W przypadku produkcji zielonej energii następuje duży postęp technologiczny. Kilka lat temu stawiano wiatraki o mocy 0,5 MW a obecnie stawia się nawet obiekty o mocy 2,5 MW – mówi Maciej Stryjecki z Polskiej Izby Gospodarczej Energii Odnawialnej (PIGEO).
– W przypadku Odnawialnych Źródeł Energii (OŹE) następuje olbrzymi postęp technologiczny. Kilka lat temu stawiano wiatraki o mocy 0,5 MW lub nawet mniej, a obecnie stawia się nawet obiekty o mocy 2,5 MW. Nie wiemy jak będzie wyglądała technologia za 5 i więcej lat, więc trudno ocenić, jaki będzie potencjał energetyki wiatrowej – mówi Maciej Stryjecki, członek zarządu, dyrektor generalny PIGEO.
Jego zdaniem przy obecnym systemie wspierana energetyki odnawialnej nie jest możliwe stworzenie w pełni wiarygodnych prognoz, ile energii będzie produkowane z poszczególnych źródeł. O tym, według Stryjeckiego, ma decydować rynek i to inwestorzy będą decydowali o tym, jaki potencjał w jakim stopniu zostanie wykorzystany.
Maciej Stryjecki zauważa, że w Polsce powstał inny rynek niż w większości krajów Unii Europejskiej, gdzie są różne ceny dla energii produkowanej w różnych odnawialnych źródłach. W Polsce energię wytwarzaną z różnych źródeł premiuje tak samo.
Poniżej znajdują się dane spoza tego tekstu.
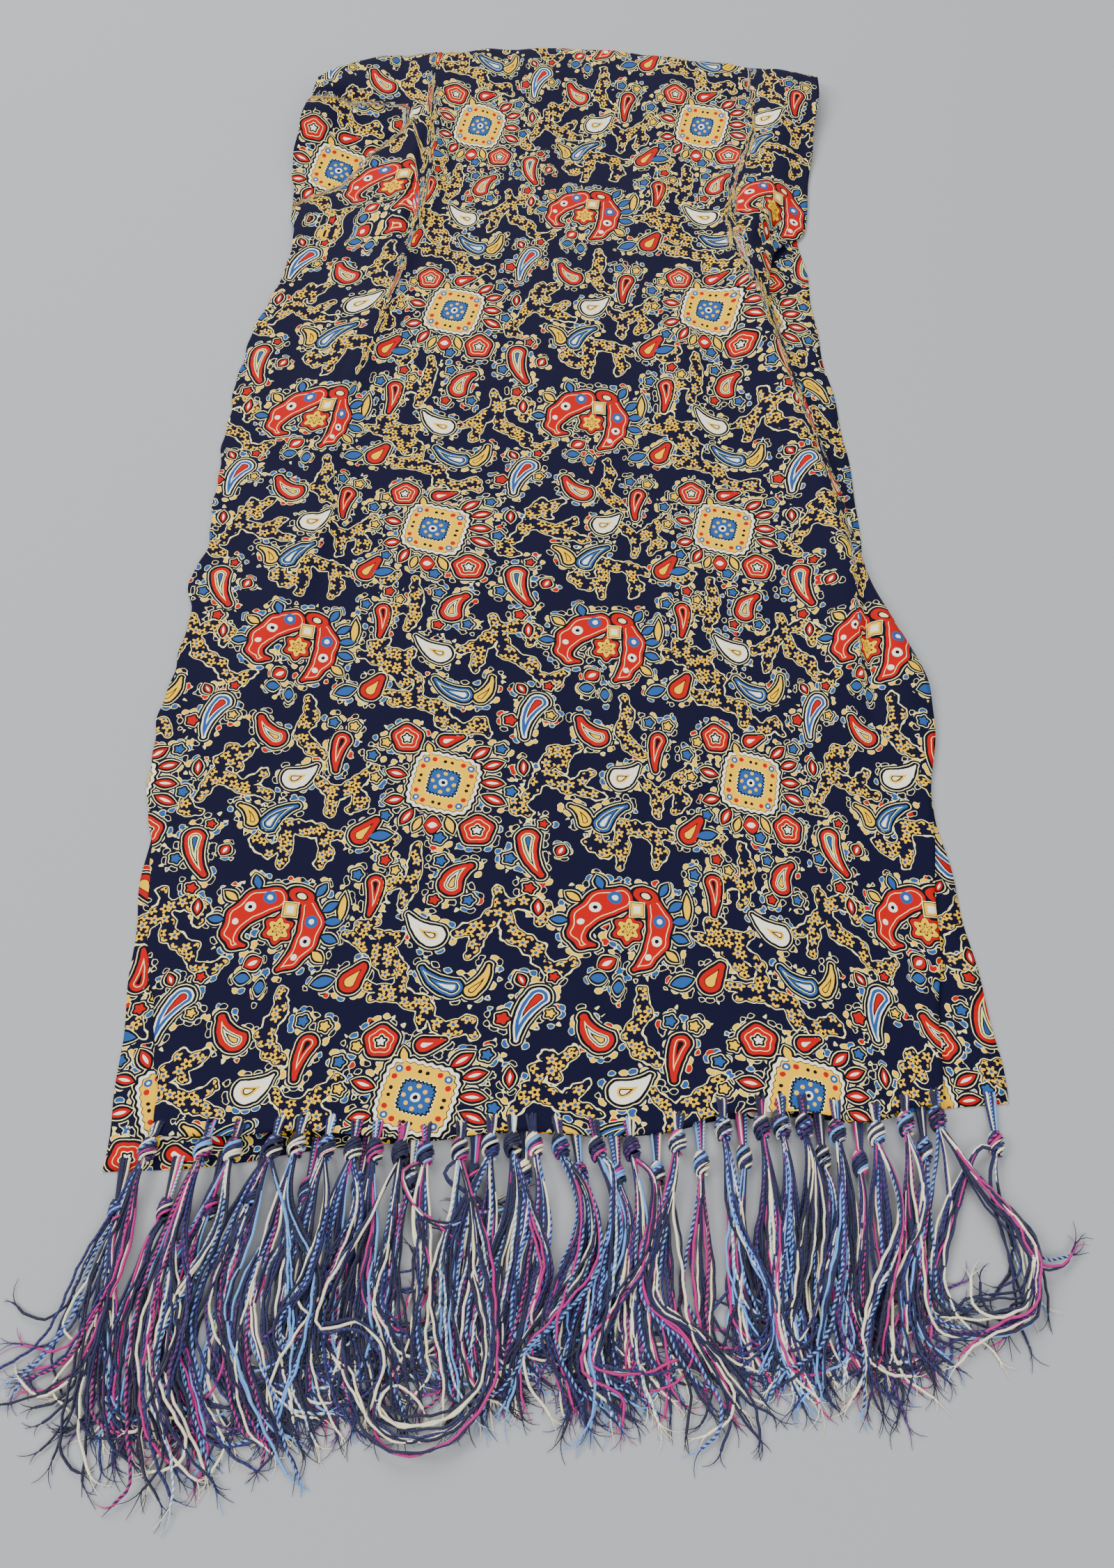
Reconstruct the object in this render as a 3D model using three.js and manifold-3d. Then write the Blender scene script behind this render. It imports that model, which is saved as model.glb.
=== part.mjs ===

Dyrektor generalny PIGEO przypomina, że rozwój OŹE blokowany jest przez wiele barier. Jedną z nich są rosnące koszty przeprowadzania ornitologicznego monitoringu przedrealizacyjnego elektrowni wiatrowych. Jeszcze w początkach roku 2007 koszt monitoringu wahał się w granicach 13-15 tys. zł, obecnie jego ceny wzrosły do 100, a nawet 200 tys. zł.
Maciej Stryjecki zwraca uwagę, że dużą barierą w rozwoju OŹE jest również brak rozwoju sieci przesyłowej. Jego zdaniem, jeżeli sieć ta nie zostanie znacząco rozbudowana, to będzie można wybudować farmy wiatrowe o mocy najwyżej 2 tys. MW.